======== INFORMATION SHOWN

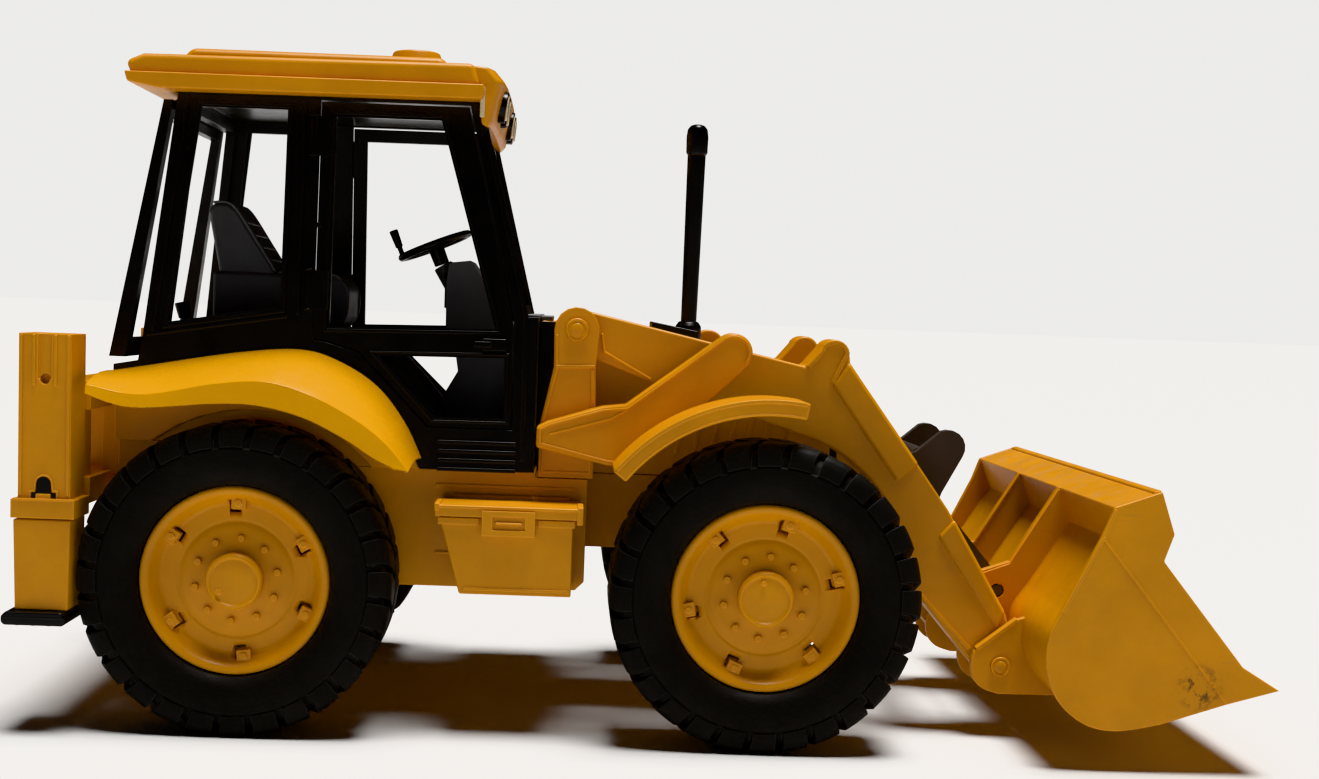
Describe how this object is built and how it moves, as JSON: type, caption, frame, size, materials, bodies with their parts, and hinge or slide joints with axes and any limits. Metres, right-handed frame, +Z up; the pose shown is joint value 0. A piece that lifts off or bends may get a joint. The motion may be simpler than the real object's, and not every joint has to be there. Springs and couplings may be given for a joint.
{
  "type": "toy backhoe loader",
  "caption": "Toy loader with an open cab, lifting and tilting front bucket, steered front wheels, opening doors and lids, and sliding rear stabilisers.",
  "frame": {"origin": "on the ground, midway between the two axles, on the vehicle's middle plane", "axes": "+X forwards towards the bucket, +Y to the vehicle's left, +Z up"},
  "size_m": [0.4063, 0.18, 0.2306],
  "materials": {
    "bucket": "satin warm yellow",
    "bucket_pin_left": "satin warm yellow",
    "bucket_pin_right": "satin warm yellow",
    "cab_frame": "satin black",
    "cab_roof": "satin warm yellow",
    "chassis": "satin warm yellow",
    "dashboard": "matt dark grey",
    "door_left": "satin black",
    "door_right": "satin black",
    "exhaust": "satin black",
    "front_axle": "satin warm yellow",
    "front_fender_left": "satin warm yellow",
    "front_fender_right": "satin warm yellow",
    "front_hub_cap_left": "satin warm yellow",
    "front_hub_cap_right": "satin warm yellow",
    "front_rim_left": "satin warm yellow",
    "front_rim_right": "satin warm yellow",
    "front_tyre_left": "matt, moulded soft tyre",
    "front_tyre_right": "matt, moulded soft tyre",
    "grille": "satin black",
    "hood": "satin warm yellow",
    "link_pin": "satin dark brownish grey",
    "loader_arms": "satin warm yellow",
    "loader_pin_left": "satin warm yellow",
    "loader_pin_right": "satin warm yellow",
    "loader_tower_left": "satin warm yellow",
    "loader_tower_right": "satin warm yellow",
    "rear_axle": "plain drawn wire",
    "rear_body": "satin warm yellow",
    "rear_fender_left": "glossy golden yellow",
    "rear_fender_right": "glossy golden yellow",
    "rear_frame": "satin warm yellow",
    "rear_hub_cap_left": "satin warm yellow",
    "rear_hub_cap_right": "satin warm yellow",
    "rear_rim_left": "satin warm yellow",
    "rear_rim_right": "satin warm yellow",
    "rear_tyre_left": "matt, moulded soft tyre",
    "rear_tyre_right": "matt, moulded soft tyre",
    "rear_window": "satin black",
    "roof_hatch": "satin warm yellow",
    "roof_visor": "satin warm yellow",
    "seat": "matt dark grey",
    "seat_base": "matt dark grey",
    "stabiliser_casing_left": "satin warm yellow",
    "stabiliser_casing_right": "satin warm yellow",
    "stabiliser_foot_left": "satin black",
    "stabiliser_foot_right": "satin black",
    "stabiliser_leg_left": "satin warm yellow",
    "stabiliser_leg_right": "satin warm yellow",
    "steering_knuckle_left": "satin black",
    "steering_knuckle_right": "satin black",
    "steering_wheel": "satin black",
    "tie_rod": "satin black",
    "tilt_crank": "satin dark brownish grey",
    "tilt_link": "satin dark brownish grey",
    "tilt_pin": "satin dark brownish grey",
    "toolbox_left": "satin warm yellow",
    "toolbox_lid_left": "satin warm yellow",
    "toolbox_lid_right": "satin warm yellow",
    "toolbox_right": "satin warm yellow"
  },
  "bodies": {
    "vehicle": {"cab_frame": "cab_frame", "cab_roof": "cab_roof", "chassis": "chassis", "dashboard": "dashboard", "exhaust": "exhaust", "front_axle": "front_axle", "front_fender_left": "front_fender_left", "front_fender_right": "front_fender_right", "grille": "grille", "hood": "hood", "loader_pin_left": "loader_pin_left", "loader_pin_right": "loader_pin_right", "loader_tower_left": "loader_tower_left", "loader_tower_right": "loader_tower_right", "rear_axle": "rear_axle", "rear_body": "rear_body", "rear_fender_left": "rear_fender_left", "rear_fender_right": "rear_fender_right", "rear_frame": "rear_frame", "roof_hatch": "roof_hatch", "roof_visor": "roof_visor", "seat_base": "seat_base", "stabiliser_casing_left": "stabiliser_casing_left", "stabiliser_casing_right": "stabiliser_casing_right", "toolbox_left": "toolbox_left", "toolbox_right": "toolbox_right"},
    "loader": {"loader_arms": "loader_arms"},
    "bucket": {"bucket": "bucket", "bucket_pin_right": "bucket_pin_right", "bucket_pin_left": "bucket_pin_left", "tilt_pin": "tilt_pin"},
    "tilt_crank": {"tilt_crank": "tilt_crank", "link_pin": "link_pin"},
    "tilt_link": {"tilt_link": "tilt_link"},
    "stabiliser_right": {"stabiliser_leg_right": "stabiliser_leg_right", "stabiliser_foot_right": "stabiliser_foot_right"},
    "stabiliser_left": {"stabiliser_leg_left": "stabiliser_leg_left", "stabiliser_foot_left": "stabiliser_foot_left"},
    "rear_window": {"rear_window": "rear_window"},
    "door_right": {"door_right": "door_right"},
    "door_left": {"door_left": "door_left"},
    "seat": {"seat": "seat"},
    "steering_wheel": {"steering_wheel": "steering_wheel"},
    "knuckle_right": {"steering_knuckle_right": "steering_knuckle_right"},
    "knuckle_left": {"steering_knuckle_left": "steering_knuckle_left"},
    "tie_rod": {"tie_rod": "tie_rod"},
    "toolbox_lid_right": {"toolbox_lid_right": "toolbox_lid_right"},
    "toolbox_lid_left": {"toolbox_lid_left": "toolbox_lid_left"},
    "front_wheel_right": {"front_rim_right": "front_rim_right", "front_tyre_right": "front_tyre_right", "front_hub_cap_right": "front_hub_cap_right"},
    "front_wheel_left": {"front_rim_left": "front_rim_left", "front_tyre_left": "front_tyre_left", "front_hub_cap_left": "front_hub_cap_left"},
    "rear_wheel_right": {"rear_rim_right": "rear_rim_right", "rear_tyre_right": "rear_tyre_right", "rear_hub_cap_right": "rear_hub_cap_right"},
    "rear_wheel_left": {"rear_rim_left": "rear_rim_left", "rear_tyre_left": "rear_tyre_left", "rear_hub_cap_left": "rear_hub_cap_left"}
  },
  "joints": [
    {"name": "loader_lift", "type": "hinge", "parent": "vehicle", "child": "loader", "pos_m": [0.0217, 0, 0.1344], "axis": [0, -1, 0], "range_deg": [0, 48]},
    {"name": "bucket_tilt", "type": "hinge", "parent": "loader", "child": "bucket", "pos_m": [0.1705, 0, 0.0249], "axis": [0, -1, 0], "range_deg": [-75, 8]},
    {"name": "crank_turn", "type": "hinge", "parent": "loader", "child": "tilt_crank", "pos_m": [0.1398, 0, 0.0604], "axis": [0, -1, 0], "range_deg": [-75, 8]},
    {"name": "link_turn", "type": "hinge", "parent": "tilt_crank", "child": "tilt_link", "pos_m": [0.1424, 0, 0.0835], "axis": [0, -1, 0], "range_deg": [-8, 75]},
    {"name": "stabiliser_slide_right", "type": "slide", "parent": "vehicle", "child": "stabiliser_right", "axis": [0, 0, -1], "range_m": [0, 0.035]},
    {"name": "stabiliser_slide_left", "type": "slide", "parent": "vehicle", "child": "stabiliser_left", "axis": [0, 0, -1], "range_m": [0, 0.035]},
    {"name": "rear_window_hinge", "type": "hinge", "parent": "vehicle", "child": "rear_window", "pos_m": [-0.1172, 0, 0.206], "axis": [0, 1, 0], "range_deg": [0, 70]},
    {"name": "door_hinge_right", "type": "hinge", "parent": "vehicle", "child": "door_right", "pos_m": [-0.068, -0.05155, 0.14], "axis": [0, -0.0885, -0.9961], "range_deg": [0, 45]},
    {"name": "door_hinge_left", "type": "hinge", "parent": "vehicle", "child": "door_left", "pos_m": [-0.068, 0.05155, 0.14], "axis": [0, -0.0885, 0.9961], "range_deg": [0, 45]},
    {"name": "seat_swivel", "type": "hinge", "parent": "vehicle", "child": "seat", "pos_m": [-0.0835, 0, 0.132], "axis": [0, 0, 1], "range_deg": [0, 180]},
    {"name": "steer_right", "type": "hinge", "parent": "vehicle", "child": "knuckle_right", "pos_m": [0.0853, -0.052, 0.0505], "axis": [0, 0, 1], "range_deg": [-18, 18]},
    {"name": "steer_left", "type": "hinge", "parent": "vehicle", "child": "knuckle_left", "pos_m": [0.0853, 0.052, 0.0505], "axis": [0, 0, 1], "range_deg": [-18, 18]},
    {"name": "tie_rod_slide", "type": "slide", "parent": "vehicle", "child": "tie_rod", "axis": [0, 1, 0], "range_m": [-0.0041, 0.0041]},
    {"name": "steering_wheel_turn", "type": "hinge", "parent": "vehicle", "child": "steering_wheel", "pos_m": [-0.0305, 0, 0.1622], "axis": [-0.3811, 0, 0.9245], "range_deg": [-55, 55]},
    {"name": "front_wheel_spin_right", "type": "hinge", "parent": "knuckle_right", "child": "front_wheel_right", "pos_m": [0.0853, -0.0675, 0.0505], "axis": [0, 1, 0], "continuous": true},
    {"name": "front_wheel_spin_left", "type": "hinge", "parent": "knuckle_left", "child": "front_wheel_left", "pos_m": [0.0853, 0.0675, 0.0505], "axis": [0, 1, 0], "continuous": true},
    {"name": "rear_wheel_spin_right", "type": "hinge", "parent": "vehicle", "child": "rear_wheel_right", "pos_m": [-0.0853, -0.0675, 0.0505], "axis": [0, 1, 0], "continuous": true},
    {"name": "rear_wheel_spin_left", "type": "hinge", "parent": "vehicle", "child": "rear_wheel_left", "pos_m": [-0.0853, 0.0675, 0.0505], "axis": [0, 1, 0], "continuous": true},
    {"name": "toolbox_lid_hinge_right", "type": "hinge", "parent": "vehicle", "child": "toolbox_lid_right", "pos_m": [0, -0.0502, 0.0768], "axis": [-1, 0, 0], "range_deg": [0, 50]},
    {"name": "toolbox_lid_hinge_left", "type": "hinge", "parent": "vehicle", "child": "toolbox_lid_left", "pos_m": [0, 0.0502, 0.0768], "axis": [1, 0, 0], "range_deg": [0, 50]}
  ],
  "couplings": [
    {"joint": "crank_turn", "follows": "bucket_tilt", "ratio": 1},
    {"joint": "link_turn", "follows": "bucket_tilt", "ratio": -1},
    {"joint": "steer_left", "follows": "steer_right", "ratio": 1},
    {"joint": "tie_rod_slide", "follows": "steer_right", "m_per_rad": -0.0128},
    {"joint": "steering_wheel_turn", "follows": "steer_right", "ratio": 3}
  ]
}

================

Which lines in the listing above hold the word "with"? Show each of them.

**ANSWER BELOW**
Describe how this object is built and how it moves, as JSON: type, caption, frame, size, materials, bodies with their parts, and hinge or slide joints with axes and any limits. Metres, right-handed frame, +Z up; the pose shown is joint value 0. A piece that lifts off or bends may get a joint. The motion may be simpler than the real object's, and not every joint has to be there. Springs and couplings may be given for a joint.
  "caption": "Toy loader with an open cab, lifting and tilting front bucket, steered front wheels, opening doors and lids, and sliding rear stabilisers.",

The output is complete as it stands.